Henna is bitter. Astringent and earthy in scent. The thick paste varies in color from a lighter green-brown to a richer sienna. From the cone, it flows with ease, a continuous stream despite its viscosity. The inexperienced hand fails to control the strands before they fall upon the skin, but the nature of henna and the difficulty that comes with attempting to use it contrasts sharply with the art it is capable of creating. Thinner tendrils are ideal for small details—petals, spirals, and textures. Thicker lines result in prominent leaves and abstract designs. Over time, the scent of the henna mellows with familiarity. A substance that originally seemed difficult to deal with becomes tame as the hands holding the cone steady. The art that henna creates is appreciated globally.

My experience with henna revolves primarily around having it done on my hands for holidays and weddings. The process of getting henna becomes an event on its own—family and friends, young and old, gather around the designated artist and watch as each person takes their turn. We admire each unique design as it is created and look up new patterns for reference. We sit and talk as we wait for the henna to dry, after which the struggle of figuring out different sleeping positions or ways to secure plastic bags on our hands begins. We do not wash the dried henna off until the next morning to ensure that the color is fully developed, and cleanup is much easier when flakes of dried mehndi are contained rather than littered over clothes and beds.

Nothing is more satisfying than removing the henna, piece by piece, and revealing the bright design underneath.

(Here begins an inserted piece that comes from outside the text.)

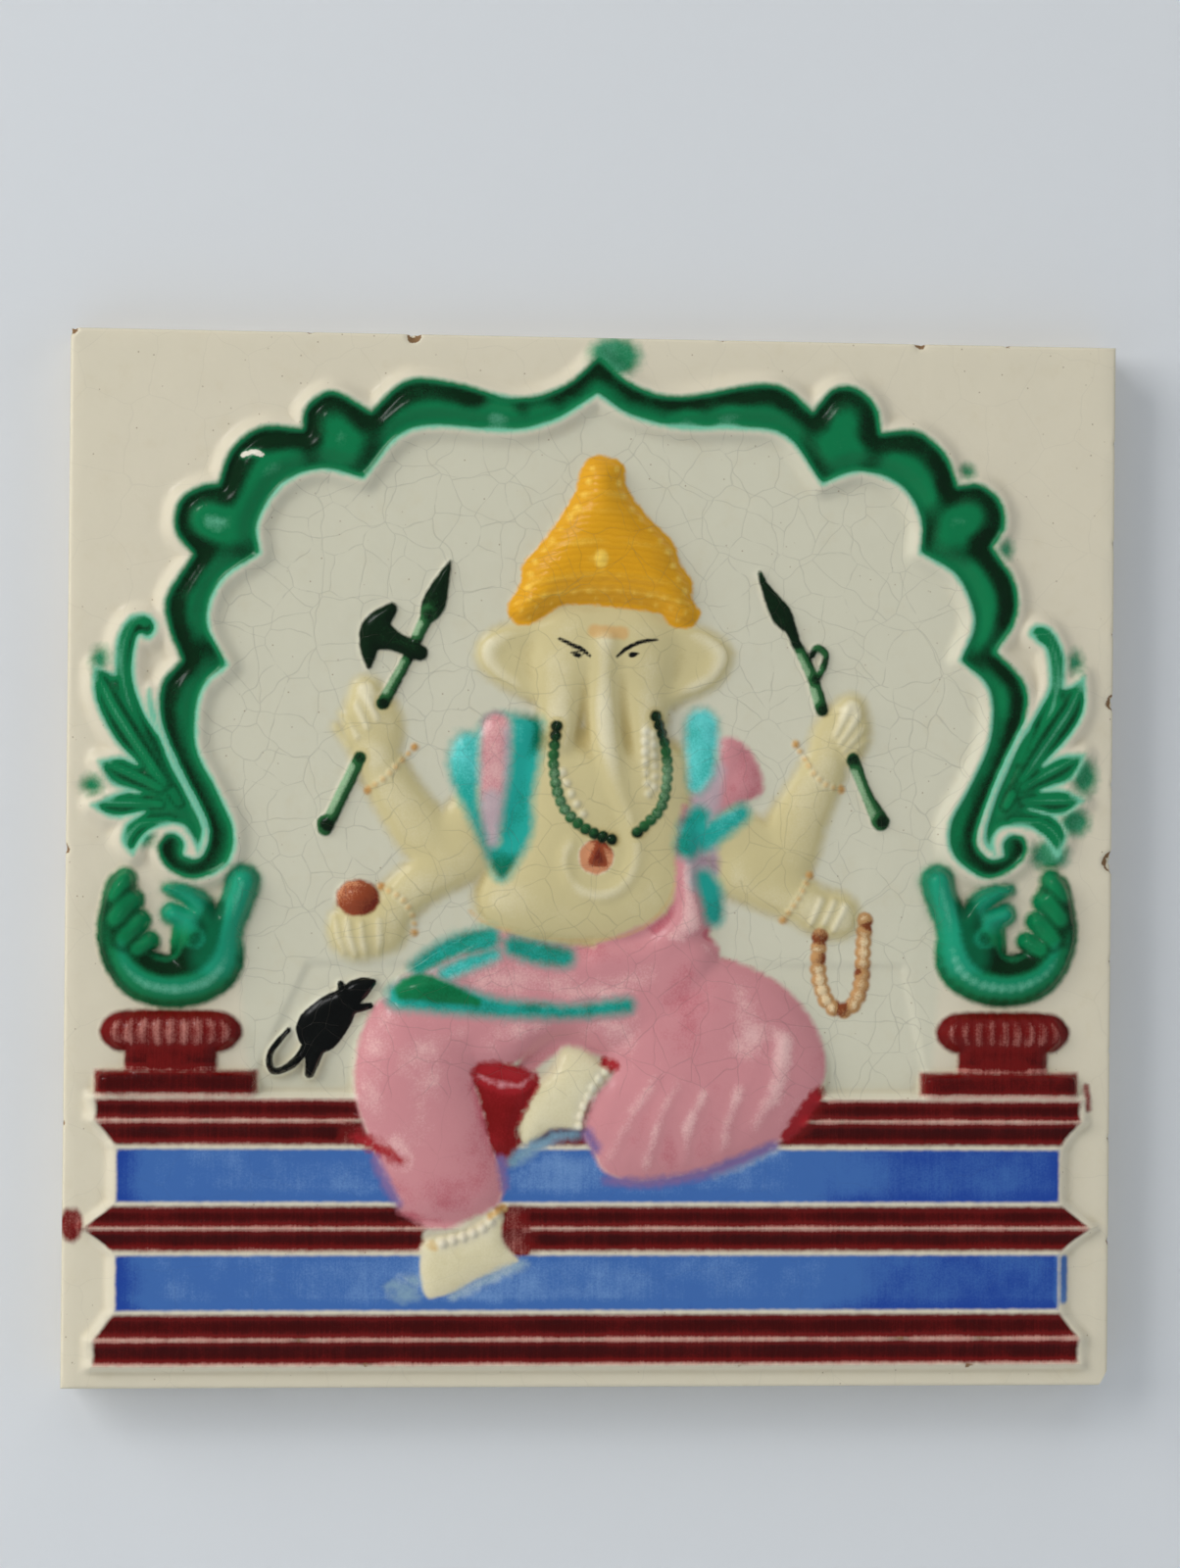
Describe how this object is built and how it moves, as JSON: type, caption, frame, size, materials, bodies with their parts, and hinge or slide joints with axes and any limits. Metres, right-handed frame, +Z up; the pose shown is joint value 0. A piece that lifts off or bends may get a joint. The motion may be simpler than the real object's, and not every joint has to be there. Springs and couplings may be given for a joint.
{
  "type": "embossed ceramic tile",
  "caption": "Square glazed ceramic tile with a moulded relief: a seated elephant-headed figure under a foiled arch, between two sea creatures, over a banded base.",
  "frame": {"origin": "centre of the flat back, on the plain land between its third and fourth grooves", "axes": "+X to the right as the relief is seen, +Y out of the back into the wall, so the relief faces -Y, +Z up"},
  "size_m": [0.1524, 0.0114, 0.1524],
  "materials": {
    "glazed_earthenware": "glossy crackled ivory glaze with green, maroon, blue, pink, teal and amber glazes on the relief; bare buff body on the back and sides"
  },
  "bodies": {
    "root": {"embossed_tile": "glazed_earthenware"}
  },
  "joints": []
}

If no henna artist is available, we buy cones from the market and attempt the practice ourselves. Needless to say, our lines rarely come out smooth and precise. Henna artists are able to round out their petals evenly; they create sharp edges without muddying the paste. Their motions are swift, yet steady while the inexperienced hand cannot help but make mistakes. Often, the henna is smeared and has to be removed and redone. But regardless of who is doing the henna, we still enjoy this aspect of culture for it is a means by which our families, and by extension, our communities can be brought together through art. Ultimately, mehndi ties us back to our roots as the practice is one that has been preserved through history.